Ph.D Thesis


Ph.D StudentEfroni Yonathan
SubjectLookahead Policies: Dynamic Programming, Online Planning
and Reinforcement Learning
DepartmentDepartment of Electrical and Computer Engineering
Supervisor PROF. Shie Mannor
Full Thesis textFull thesis text - English Version


Abstract

Lookahead policies are popularly used tool in sequential decision making and are known to give rise to better performing algorithms. In this thesis, we examine different aspects of this tool in three different frameworks: planning, online planning, and reinforcement learning. For each of these frameworks, we find different answers for why, when, and how lookahead policies should be used in sequential decision making. The starting point of this thesis is re-examination of lookahead policies in planning algorithms, i.e., in the framework of dynamic programming and approximate dynamic programming.
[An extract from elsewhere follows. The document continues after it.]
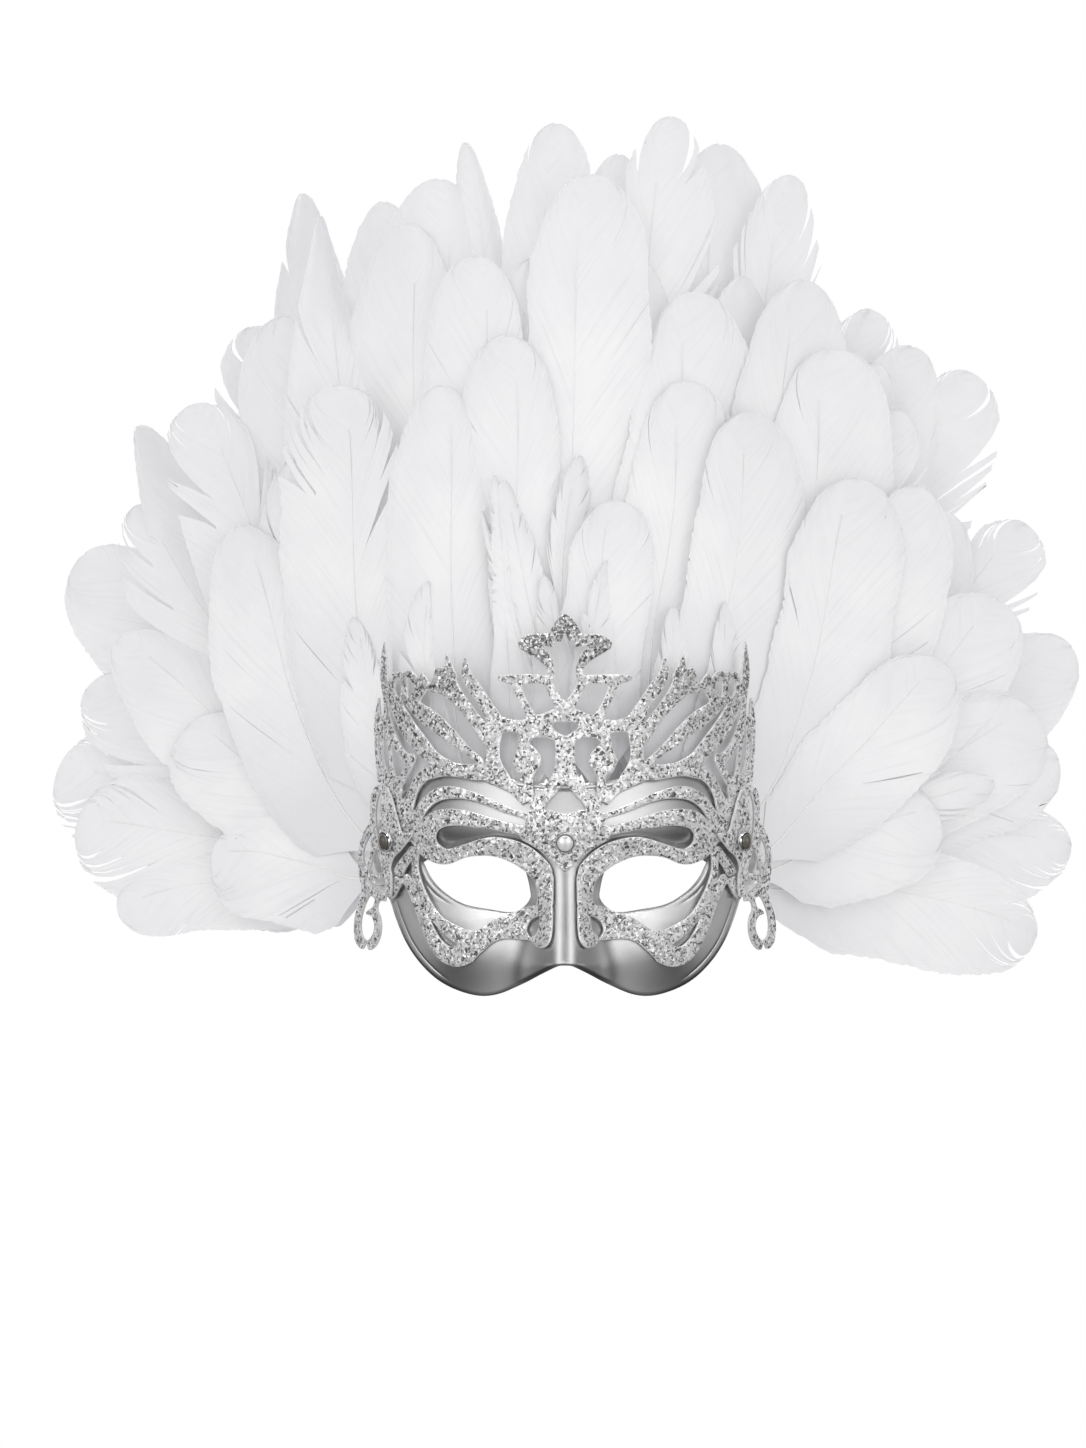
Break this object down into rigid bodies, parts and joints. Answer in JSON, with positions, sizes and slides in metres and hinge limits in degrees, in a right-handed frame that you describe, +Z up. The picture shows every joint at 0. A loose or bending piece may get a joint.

We generalize existing performance guarantees which hold for 1-step planning algorithms (e.g., value iteration and policy iteration) to lookahead-based planning algorithms, and, more importantly, highlight several important differences between 1-step planning algorithms and their lookahead-based counterparts and demonstrate their empirical performance. We then continue and establish guarantees for lookahead algorithms in online planning and prove that increasing the lookahead horizon reduces the sample complexity as well as reduces the value approximation errors. Lastly, we study the performance of lookahead policies in Reinforcement Learning  when an agent needs to tradeoff exploration and exploitation since the true dynamics is not known. We consider the standard Markov Decision Process framework, and arrive to the following result: generally, lookahead policies does not improve the performance of an RL agent that interacts with an MDP. Specifically, we prove that an algorithm that can plan only 1-step ahead achieves the optimal minimax performance. This surprising conclusion suggests that when the model is unknown, lookahead policies might not improve by much the performance of an RL agent. Avoiding planning for several steps ahead then results in an improved computational cost.